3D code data
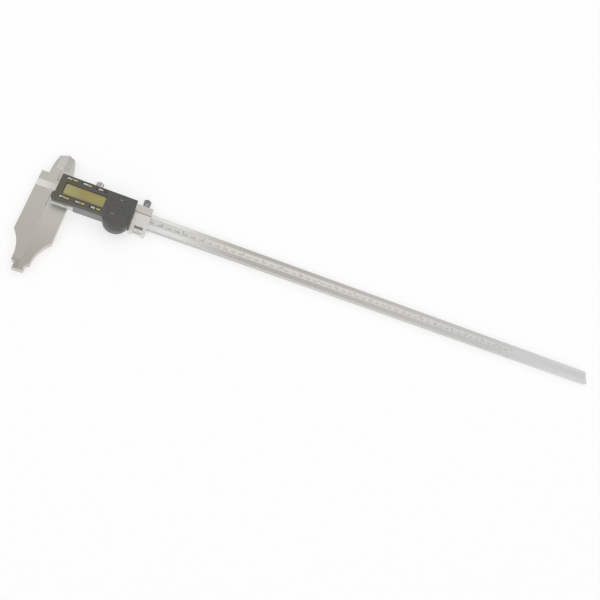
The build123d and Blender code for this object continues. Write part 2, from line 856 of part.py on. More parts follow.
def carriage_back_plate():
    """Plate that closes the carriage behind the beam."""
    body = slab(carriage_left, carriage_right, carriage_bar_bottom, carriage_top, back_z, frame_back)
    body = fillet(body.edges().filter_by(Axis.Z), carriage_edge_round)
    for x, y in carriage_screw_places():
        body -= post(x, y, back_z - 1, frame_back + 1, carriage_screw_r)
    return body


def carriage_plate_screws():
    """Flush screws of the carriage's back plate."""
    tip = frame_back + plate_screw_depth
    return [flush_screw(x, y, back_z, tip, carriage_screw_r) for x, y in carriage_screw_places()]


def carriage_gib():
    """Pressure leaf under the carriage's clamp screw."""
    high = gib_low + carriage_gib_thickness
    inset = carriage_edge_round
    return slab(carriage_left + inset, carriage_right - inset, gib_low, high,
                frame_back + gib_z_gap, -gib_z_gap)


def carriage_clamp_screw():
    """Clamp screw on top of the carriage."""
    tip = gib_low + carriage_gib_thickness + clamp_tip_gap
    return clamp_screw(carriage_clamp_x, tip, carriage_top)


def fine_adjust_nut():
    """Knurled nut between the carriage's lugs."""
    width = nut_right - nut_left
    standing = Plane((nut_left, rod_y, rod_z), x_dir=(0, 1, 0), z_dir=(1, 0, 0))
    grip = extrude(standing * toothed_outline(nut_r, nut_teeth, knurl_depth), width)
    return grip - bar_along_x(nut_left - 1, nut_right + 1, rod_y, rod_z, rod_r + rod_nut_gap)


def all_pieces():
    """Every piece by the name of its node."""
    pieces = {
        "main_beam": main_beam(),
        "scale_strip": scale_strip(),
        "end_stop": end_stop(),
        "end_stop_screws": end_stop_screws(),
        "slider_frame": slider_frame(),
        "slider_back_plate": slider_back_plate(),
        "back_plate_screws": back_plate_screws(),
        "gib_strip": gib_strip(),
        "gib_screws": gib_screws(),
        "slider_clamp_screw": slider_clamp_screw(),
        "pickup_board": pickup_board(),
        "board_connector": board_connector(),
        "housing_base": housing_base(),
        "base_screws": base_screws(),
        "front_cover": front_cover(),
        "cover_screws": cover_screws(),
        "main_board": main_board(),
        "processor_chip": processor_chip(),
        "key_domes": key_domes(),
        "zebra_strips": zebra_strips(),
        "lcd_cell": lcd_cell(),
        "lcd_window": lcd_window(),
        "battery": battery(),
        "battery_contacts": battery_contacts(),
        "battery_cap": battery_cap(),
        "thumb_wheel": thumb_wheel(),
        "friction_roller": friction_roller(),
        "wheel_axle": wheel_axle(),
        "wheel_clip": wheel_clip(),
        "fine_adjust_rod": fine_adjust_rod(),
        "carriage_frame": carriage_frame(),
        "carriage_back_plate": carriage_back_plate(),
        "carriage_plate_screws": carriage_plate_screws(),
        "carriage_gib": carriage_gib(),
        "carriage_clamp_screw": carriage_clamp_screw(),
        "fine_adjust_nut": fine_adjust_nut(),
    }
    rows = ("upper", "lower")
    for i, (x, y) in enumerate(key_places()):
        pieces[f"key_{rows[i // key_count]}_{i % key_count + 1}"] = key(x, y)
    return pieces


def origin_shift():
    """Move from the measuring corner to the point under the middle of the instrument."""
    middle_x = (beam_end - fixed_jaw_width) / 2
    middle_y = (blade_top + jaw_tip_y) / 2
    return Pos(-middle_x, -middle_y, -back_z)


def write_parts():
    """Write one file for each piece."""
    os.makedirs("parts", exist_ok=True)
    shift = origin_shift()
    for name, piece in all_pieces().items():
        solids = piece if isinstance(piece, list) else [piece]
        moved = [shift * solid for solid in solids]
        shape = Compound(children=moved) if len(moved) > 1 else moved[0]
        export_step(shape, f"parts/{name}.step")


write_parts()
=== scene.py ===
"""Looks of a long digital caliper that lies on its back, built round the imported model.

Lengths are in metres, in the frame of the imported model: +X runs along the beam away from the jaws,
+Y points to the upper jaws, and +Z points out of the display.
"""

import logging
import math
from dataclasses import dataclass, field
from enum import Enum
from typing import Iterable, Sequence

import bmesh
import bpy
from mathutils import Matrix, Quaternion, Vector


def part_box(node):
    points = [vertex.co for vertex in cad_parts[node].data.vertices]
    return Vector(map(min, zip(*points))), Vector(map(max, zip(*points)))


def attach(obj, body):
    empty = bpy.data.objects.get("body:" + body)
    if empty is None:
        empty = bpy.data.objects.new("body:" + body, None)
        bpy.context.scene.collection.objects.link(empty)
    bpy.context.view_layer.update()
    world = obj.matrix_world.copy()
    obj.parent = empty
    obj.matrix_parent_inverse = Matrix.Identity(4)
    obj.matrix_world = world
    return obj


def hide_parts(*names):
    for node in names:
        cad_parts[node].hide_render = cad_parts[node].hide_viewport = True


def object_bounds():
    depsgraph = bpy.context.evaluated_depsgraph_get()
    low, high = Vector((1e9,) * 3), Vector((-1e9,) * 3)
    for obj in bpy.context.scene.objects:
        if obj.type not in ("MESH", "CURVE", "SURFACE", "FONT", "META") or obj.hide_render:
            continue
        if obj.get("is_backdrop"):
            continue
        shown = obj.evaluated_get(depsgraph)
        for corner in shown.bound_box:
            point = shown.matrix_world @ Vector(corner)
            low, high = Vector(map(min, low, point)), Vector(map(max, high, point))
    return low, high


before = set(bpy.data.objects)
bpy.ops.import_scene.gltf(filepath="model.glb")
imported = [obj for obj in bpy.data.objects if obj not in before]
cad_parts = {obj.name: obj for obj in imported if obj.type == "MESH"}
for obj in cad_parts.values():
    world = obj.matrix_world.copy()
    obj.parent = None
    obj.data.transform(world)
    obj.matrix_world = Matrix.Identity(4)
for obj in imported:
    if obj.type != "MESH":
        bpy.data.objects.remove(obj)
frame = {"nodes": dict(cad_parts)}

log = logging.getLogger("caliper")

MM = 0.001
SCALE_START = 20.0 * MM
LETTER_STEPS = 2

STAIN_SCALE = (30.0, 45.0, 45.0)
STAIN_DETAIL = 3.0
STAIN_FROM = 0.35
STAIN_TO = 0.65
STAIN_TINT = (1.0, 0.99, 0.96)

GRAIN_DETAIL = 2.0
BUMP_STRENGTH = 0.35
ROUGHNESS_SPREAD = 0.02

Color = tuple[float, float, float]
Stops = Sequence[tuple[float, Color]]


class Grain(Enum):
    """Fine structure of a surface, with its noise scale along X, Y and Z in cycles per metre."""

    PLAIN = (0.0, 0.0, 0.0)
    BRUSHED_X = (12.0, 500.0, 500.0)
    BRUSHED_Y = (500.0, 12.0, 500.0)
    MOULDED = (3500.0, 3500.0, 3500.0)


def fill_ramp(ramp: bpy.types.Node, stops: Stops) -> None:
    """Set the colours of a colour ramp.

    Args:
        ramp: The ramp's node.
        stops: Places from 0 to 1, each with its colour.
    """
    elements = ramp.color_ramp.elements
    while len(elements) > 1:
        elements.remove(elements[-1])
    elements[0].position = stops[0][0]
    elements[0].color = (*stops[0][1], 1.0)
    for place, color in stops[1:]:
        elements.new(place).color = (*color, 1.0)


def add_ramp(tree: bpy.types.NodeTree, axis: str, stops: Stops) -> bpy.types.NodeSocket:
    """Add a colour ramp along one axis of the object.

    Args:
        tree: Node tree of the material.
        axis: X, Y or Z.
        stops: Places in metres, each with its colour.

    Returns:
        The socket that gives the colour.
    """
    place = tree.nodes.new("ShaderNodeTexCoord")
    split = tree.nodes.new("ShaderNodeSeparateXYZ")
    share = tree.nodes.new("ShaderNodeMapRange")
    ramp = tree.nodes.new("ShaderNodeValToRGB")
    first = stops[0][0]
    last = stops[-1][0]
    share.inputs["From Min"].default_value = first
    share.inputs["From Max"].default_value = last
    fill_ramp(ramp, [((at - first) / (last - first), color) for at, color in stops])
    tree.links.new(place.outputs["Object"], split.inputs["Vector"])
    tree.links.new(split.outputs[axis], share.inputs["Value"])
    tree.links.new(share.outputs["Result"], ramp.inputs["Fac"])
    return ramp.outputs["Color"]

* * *

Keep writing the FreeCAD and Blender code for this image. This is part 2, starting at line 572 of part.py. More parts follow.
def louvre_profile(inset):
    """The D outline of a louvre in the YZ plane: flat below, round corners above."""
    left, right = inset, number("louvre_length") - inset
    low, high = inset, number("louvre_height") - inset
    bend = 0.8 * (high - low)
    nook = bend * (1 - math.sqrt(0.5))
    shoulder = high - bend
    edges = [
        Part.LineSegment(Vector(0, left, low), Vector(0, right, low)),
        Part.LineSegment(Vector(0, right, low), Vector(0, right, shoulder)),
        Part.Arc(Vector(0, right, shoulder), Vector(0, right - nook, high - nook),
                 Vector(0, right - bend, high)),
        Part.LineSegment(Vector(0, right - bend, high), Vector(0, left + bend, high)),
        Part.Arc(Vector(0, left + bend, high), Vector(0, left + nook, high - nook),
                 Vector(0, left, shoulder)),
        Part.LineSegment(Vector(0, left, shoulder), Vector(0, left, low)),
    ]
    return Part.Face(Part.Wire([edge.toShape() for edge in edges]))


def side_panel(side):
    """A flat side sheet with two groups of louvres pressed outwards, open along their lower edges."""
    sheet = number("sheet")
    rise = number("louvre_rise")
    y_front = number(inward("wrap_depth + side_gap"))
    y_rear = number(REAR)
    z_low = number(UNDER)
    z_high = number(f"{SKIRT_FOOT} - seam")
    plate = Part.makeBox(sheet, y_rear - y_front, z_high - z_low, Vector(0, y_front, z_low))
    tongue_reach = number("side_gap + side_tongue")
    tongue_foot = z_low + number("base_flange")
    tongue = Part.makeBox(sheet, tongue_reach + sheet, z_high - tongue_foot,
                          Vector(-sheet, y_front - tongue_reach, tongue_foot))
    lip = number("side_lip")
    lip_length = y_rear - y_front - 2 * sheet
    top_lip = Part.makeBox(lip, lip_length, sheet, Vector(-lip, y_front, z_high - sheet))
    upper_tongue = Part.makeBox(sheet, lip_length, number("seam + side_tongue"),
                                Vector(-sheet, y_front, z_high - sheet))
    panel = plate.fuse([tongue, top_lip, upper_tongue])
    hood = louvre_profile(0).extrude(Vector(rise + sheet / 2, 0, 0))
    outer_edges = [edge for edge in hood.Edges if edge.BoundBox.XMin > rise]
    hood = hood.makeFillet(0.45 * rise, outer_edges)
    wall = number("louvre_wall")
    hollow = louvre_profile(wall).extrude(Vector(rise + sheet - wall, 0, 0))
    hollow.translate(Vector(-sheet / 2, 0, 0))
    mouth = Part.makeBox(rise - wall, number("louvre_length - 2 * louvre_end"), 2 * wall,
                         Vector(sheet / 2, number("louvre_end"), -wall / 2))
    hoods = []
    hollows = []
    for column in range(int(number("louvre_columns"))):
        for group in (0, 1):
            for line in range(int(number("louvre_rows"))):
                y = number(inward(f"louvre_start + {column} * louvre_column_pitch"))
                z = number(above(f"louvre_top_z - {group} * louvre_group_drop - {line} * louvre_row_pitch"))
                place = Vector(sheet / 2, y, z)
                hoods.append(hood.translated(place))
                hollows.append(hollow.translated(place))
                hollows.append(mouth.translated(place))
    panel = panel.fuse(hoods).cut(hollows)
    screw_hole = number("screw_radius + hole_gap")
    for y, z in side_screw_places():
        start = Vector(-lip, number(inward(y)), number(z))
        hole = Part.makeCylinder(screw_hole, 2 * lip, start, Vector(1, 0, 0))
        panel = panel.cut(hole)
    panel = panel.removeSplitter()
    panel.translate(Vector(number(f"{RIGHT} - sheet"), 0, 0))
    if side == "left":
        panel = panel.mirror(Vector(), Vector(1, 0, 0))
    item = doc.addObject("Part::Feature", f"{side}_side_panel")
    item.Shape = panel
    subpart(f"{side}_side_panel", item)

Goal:
Repeat word for word the lines from the line with "shift = origin_shift()" to the line with "bpy.context.view_layer.update()", both lines included.

Output for this exercise:
    shift = origin_shift()
    for name, piece in all_pieces().items():
        solids = piece if isinstance(piece, list) else [piece]
        moved = [shift * solid for solid in solids]
        shape = Compound(children=moved) if len(moved) > 1 else moved[0]
        export_step(shape, f"parts/{name}.step")


write_parts()
=== scene.py ===
"""Looks of a long digital caliper that lies on its back, built round the imported model.

Lengths are in metres, in the frame of the imported model: +X runs along the beam away from the jaws,
+Y points to the upper jaws, and +Z points out of the display.
"""

import logging
import math
from dataclasses import dataclass, field
from enum import Enum
from typing import Iterable, Sequence

import bmesh
import bpy
from mathutils import Matrix, Quaternion, Vector


def part_box(node):
    points = [vertex.co for vertex in cad_parts[node].data.vertices]
    return Vector(map(min, zip(*points))), Vector(map(max, zip(*points)))


def attach(obj, body):
    empty = bpy.data.objects.get("body:" + body)
    if empty is None:
        empty = bpy.data.objects.new("body:" + body, None)
        bpy.context.scene.collection.objects.link(empty)
    bpy.context.view_layer.update()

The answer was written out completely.